Philippe Jost, président de l’établissement public chargé de la conservation et de la restauration de Notre-Dame de Paris, déclarait il y a un an qu’ils « innover[aient] en installant un système de recueil et de filtration des eaux de pluie qui [ruisselleraient] sur la toiture de la cathédrale ». Qu’en pensez-vous ?
Toutes les poussières de plomb n’iront pas dans les gouttières. Un coup de vent, et ça redescend sur le trottoir. Cette toiture est énorme, il est impossible d’éviter tout envol de poussière.
Malgré les alertes sur le plomb, pourquoi la toiture a‑t-elle quand même était refaite dans ce matériau ?

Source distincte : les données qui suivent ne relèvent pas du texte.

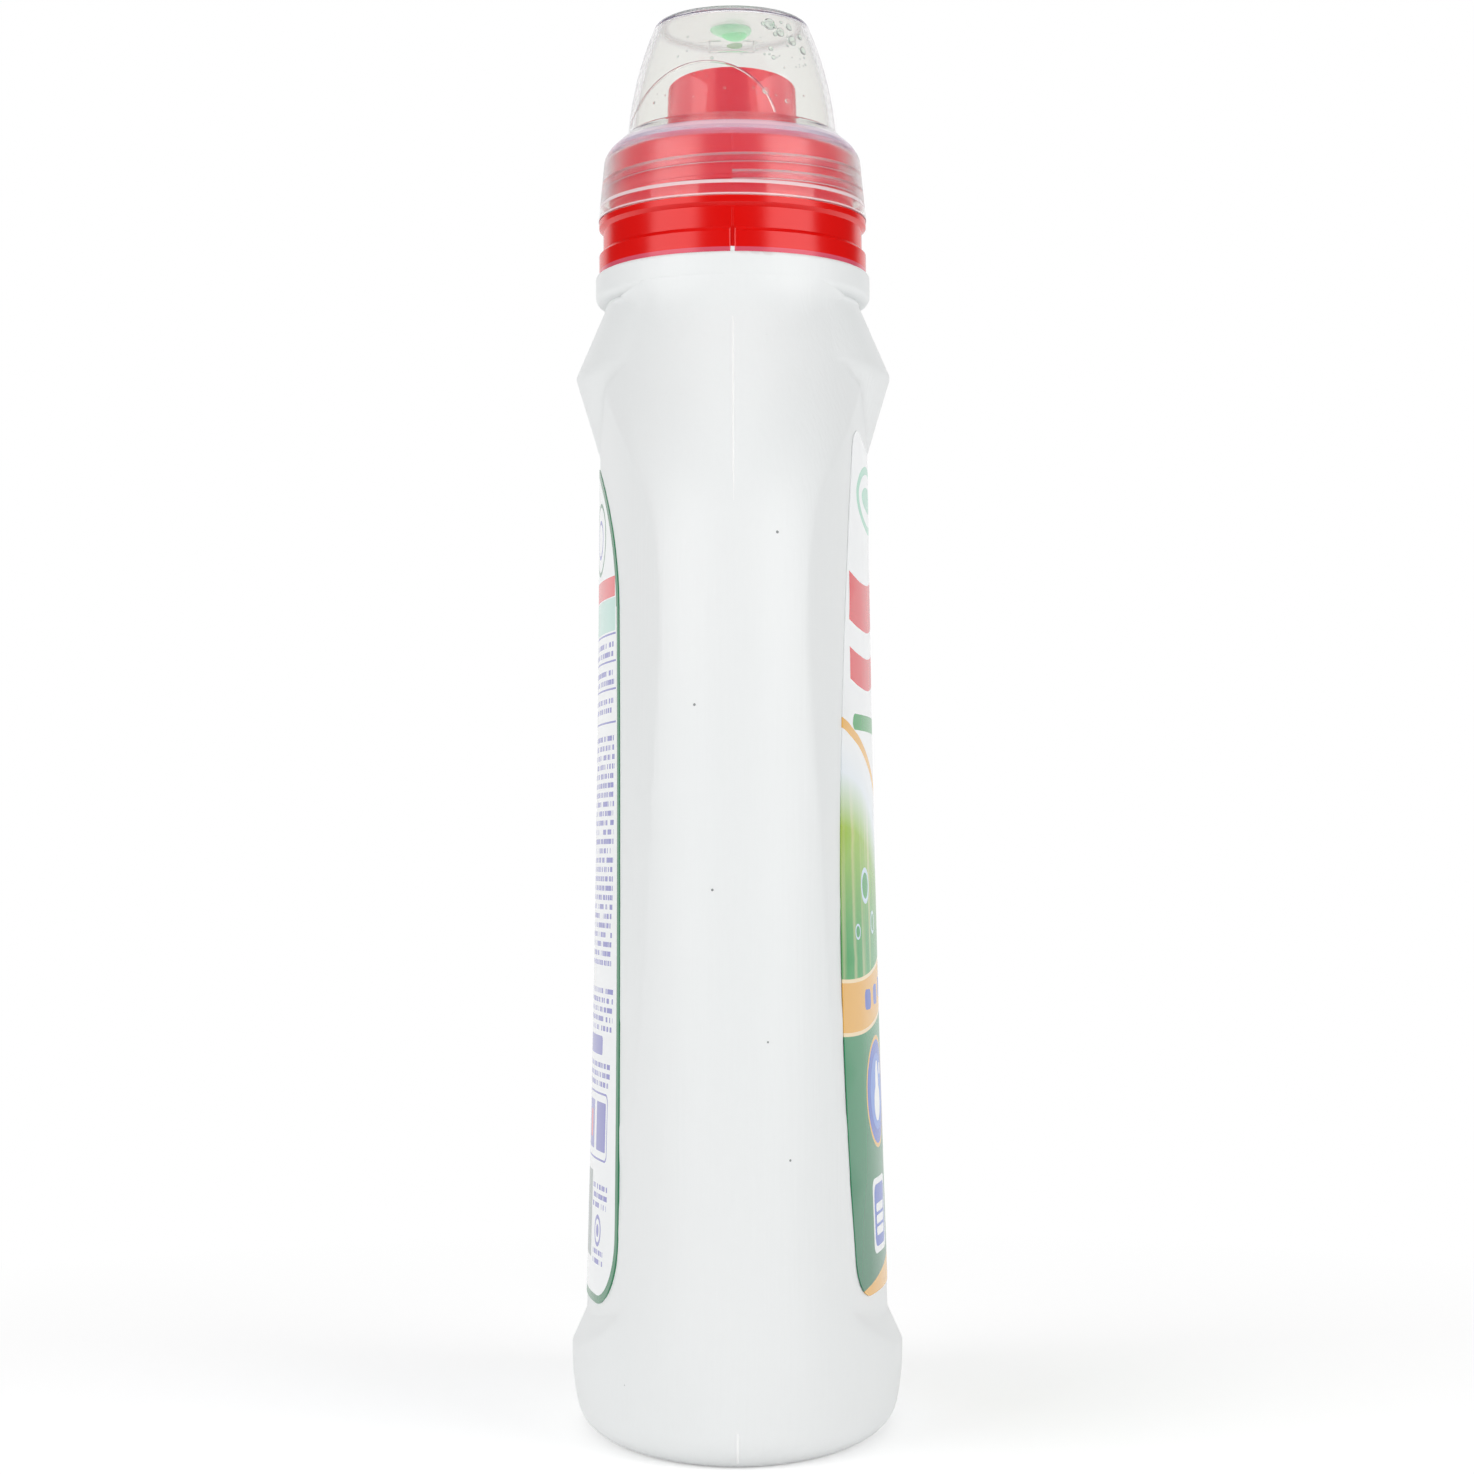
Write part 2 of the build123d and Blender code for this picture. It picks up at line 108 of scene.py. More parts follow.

C’est une mauvaise interprétation de la charte de Venise sur la reconstruction des monuments historiques. Il n’y est pas du tout écrit qu’il faut faire une reconstruction « à l’identique », comme a insisté Emmanuel Macron. Son article 10 dit même que s’il y a des matériaux inadéquats, il est alors possible d’utiliser d’autres techniques. Sans compter que la flèche et l’utilisation du plomb datent du XIXe siècle et de la restauration de la cathédrale par Viollet-le-Duc. À Chartres, Nantes, Reims, des rénovations ont été faites dans le respect de l’esthétique, avec des matériaux moins dangereux.